TODAY'S International Monetary Fund (and, to a lesser degree, the World Bank) recall Talleyrand's description of France's Bourbon kings: they have learned nothing and forgotten nothing.

At a time when rich countries like the United States are running deficits of 12 percent of GDP because of the global financial meltdown, the IMF has been telling countries like Latvia and Ukraine, which did not start the crisis but have turned to the Fund to help combat it, that they must balance their budgets if they want aid.

Such hypocrisy would be laughable if global economic conditions weren't so dire that even countries that once swore never again to deal with the IMF have returned to its door, cap in hand.

To be sure, IMF Managing Director Dominique Strauss-Kahn recently called for a global fiscal response to the worsening recession. But will the Fund abandon its long-held emphasis on government cutbacks, monetary contraction, and overall austerity, policies that ?? in the opinion of many development economists - do considerably more harm than good?

Are the IMF and the World Bank actually willing to reconsider their failed policies?

In recent years, lending by both institutions contracted dramatically, even though they have increasingly become the exclusive lenders to the world's poorest countries.

Indeed, the IMF's outstanding general resource account (GRA) credits to middle-income developing countries fell by an unprecedented 91 percent from 2002 to 2007, as richer developing countries gained access to sources of financing that were free of the Fund's conditionality.

But poorer countries, for which international capital markets remain off limits, have no alternative but to rely on the World Bank and IMF. But the world's pain has been these institutions' gain.

Consider the recent arrangement with Latvia, whose conditions include a massive 25 percent cut in public-sector wages, a similar reduction in government expenditures, and a huge tax increase.

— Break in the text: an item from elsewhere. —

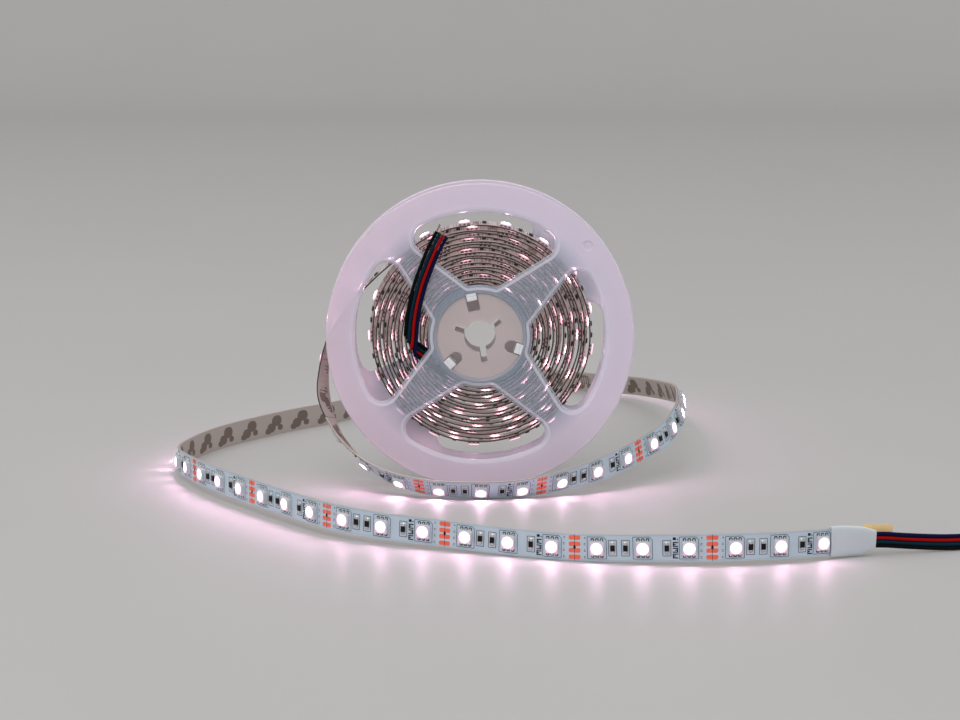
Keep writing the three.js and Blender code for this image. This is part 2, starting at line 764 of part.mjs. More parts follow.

In Latvia, the IMF has continued to demand austerity even in the wake of plummeting growth and rising unemployment.

Insistence on such policies at a time when the US and most of the rest of the rich world are following virtually the opposite economic strategy indicates the need for fundamental rethinking of what generates growth and development.

There is a growing body of alternative ideas in this area - including work by the Nobel laureates Joseph Stiglitz and Paul Krugman - which the IMF and the World Bank should consider.

More important, American control has meant that throughout their history these institutions have been used as an adjunct of US foreign policy.



(Howard Stein is a professor in the Center for Afro-American and African Studies at the University of Michigan. Claudia Kedar is a visiting scholar in the Latin American Studies Center at the University of Michigan. The views expressed are their own. Copyright: Project Syndicate, 2009. www.project-syndicate.org.)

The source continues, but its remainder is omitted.